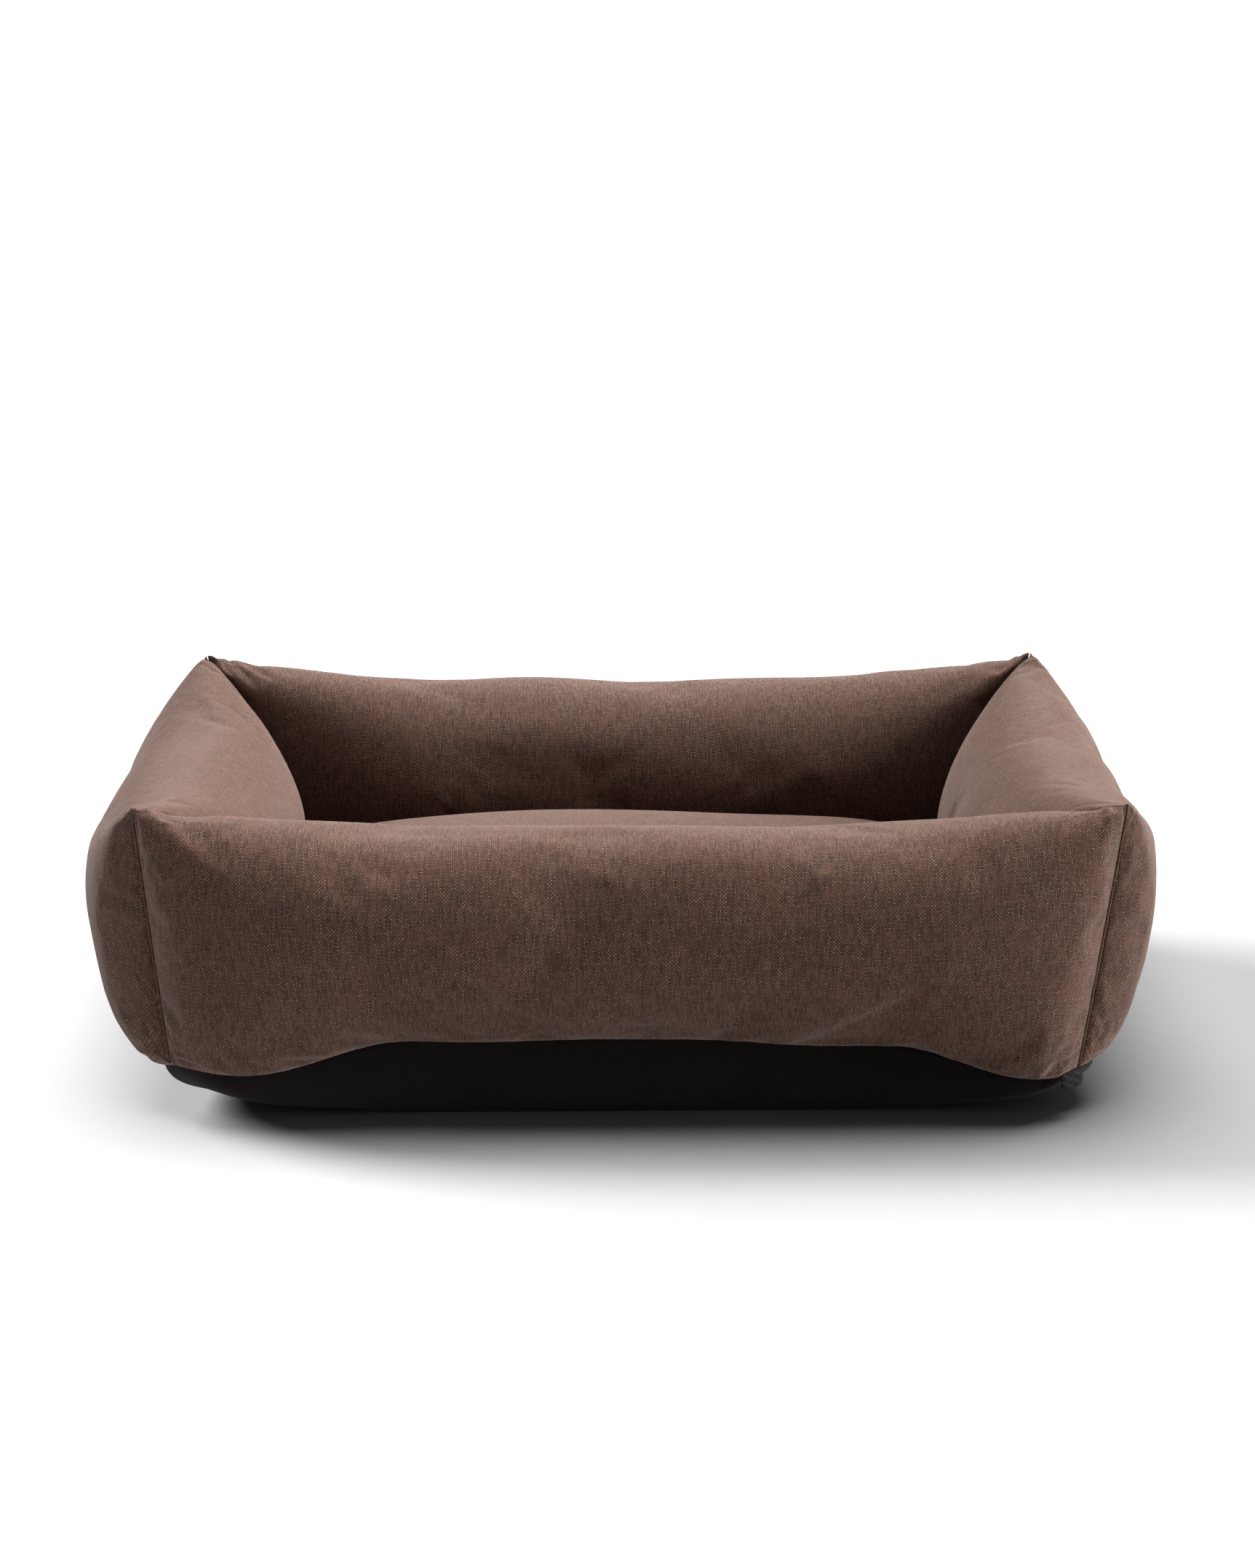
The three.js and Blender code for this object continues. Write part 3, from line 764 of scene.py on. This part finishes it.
class BedFilling(bpy.types.Operator):
    """Stuff the four walls: fibre wadding round a bar of foam"""

    bl_idname = "bed.filling"
    bl_label = "Wall filling"

    def execute(self, context):
        shape = context.scene.bed_shape
        for seed, (name, wall) in enumerate(WALLS.items()):
            points, cloth = wall_skin(wall, shape, seed + 3, 0.011, 81, 64)
            points, cloth = points[7:-7], cloth[7:-7]
            mesh = grid_mesh(f"{name}_wadding", points, cloth, "pinch")
            node = f"{name}_wall_wadding"
            fill = piece(f"{name}_wadding", mesh, "wadding", "bed", context, [node])
            bar = self.foam_bar(f"{name}_wall_core")
            bar = piece(f"{name}_core", bar, "foam", "bed", context, [f"{name}_wall_core"])
        return {"FINISHED"}

    def foam_bar(self, node):
        """A round bar along the node's longer side, as wide as the node and rounded at both ends: its
        radius is the node's, times the root of 1 less the eighth power of the place along it.
        """
        low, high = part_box(node)
        size = high - low
        centre = np.array((low + high) / 2)
        long_axis = 0 if size.x > size.y else 1
        t = np.sin(np.linspace(-math.pi / 2, math.pi / 2, 25))[:, None]
        angle = (2 * math.pi * np.arange(32) / 32)[None]
        radius = 0.5 * np.sqrt(1 - t ** 8)
        along = t * size[long_axis] / 2 + 0 * angle
        side = radius * size[1 - long_axis] * np.cos(angle)
        up = radius * size.z * np.sin(angle)
        order = [along, side] if long_axis == 0 else [-side, along]
        points = np.stack([*order, up], -1) + centre
        cloth = wrap(np.stack([along, angle * 0.045 + 0 * t], -1))
        return grid_mesh(node, points, cloth, "pole")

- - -

GOAL.
Each line of the listing should be echoed back exactly.

EXPECTED ANSWER.
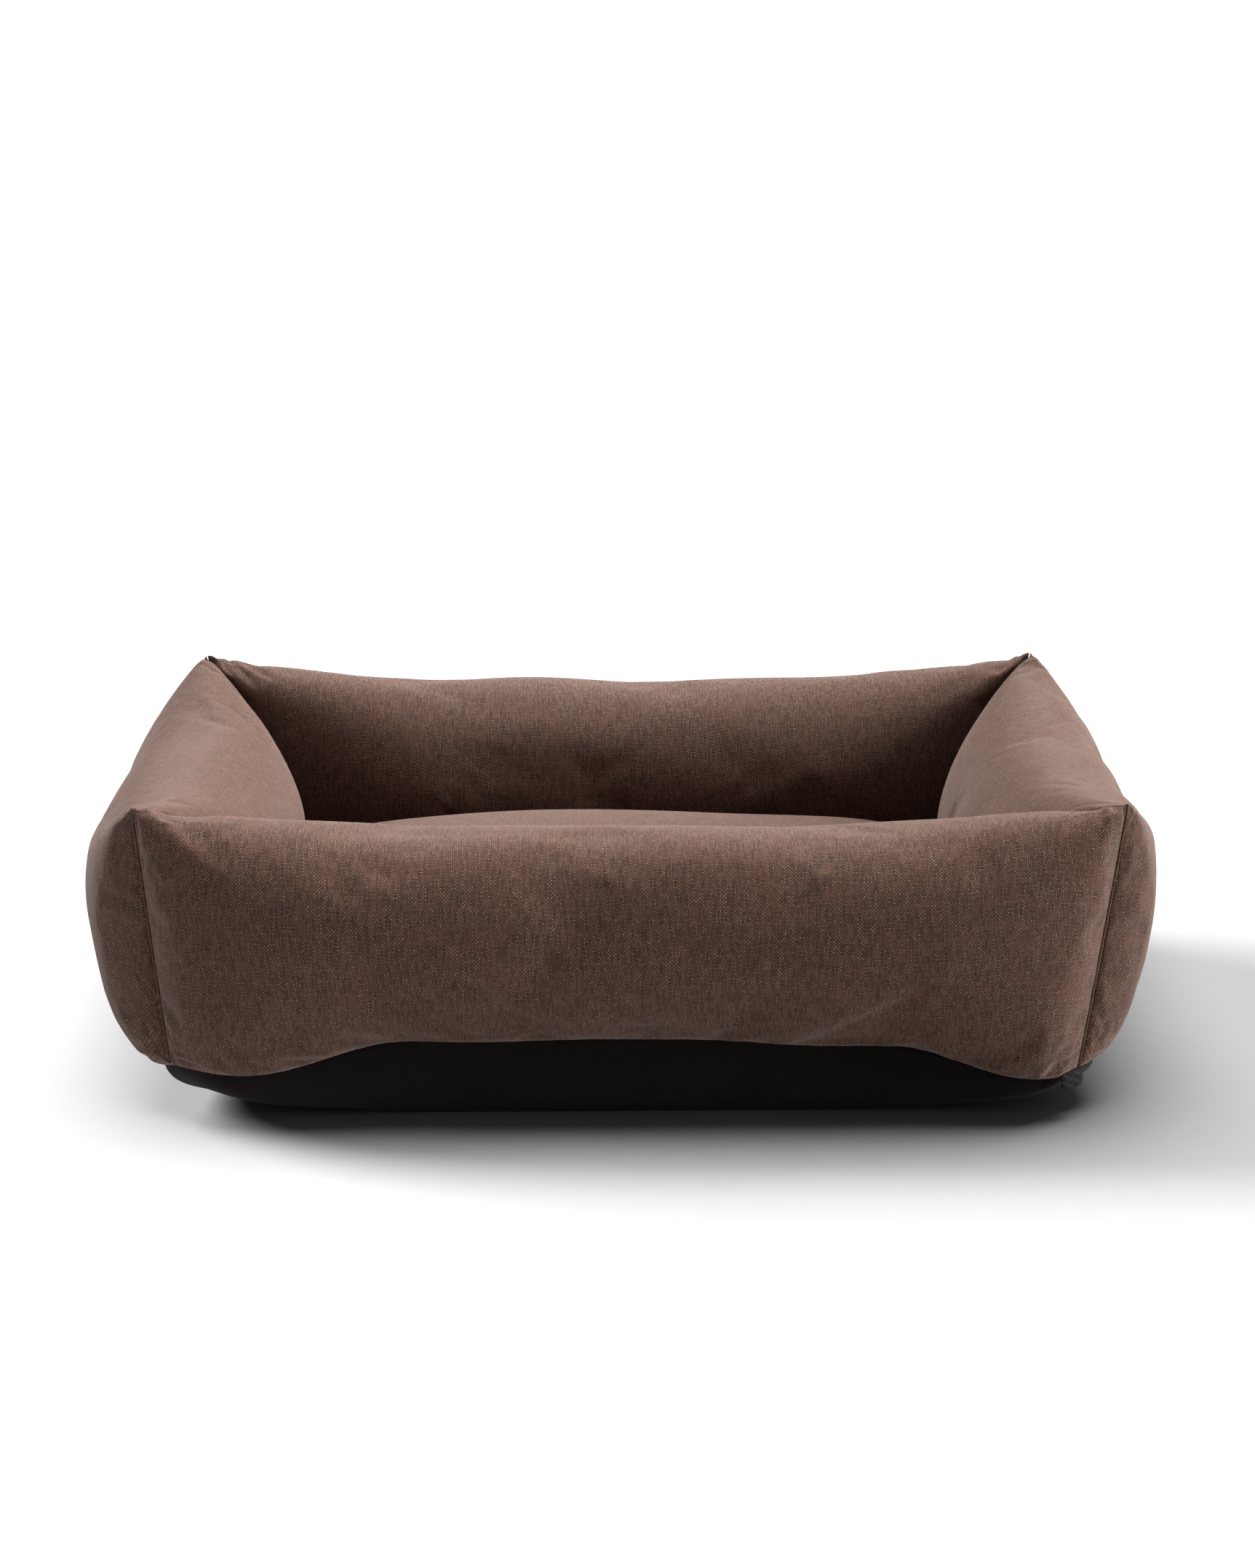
The three.js and Blender code for this object continues. Write part 3, from line 764 of scene.py on. This part finishes it.
class BedFilling(bpy.types.Operator):
    """Stuff the four walls: fibre wadding round a bar of foam"""

    bl_idname = "bed.filling"
    bl_label = "Wall filling"

    def execute(self, context):
        shape = context.scene.bed_shape
        for seed, (name, wall) in enumerate(WALLS.items()):
            points, cloth = wall_skin(wall, shape, seed + 3, 0.011, 81, 64)
            points, cloth = points[7:-7], cloth[7:-7]
            mesh = grid_mesh(f"{name}_wadding", points, cloth, "pinch")
            node = f"{name}_wall_wadding"
            fill = piece(f"{name}_wadding", mesh, "wadding", "bed", context, [node])
            bar = self.foam_bar(f"{name}_wall_core")
            bar = piece(f"{name}_core", bar, "foam", "bed", context, [f"{name}_wall_core"])
        return {"FINISHED"}

    def foam_bar(self, node):
        """A round bar along the node's longer side, as wide as the node and rounded at both ends: its
        radius is the node's, times the root of 1 less the eighth power of the place along it.
        """
        low, high = part_box(node)
        size = high - low
        centre = np.array((low + high) / 2)
        long_axis = 0 if size.x > size.y else 1
        t = np.sin(np.linspace(-math.pi / 2, math.pi / 2, 25))[:, None]
        angle = (2 * math.pi * np.arange(32) / 32)[None]
        radius = 0.5 * np.sqrt(1 - t ** 8)
        along = t * size[long_axis] / 2 + 0 * angle
        side = radius * size[1 - long_axis] * np.cos(angle)
        up = radius * size.z * np.sin(angle)
        order = [along, side] if long_axis == 0 else [-side, along]
        points = np.stack([*order, up], -1) + centre
        cloth = wrap(np.stack([along, angle * 0.045 + 0 * t], -1))
        return grid_mesh(node, points, cloth, "pole")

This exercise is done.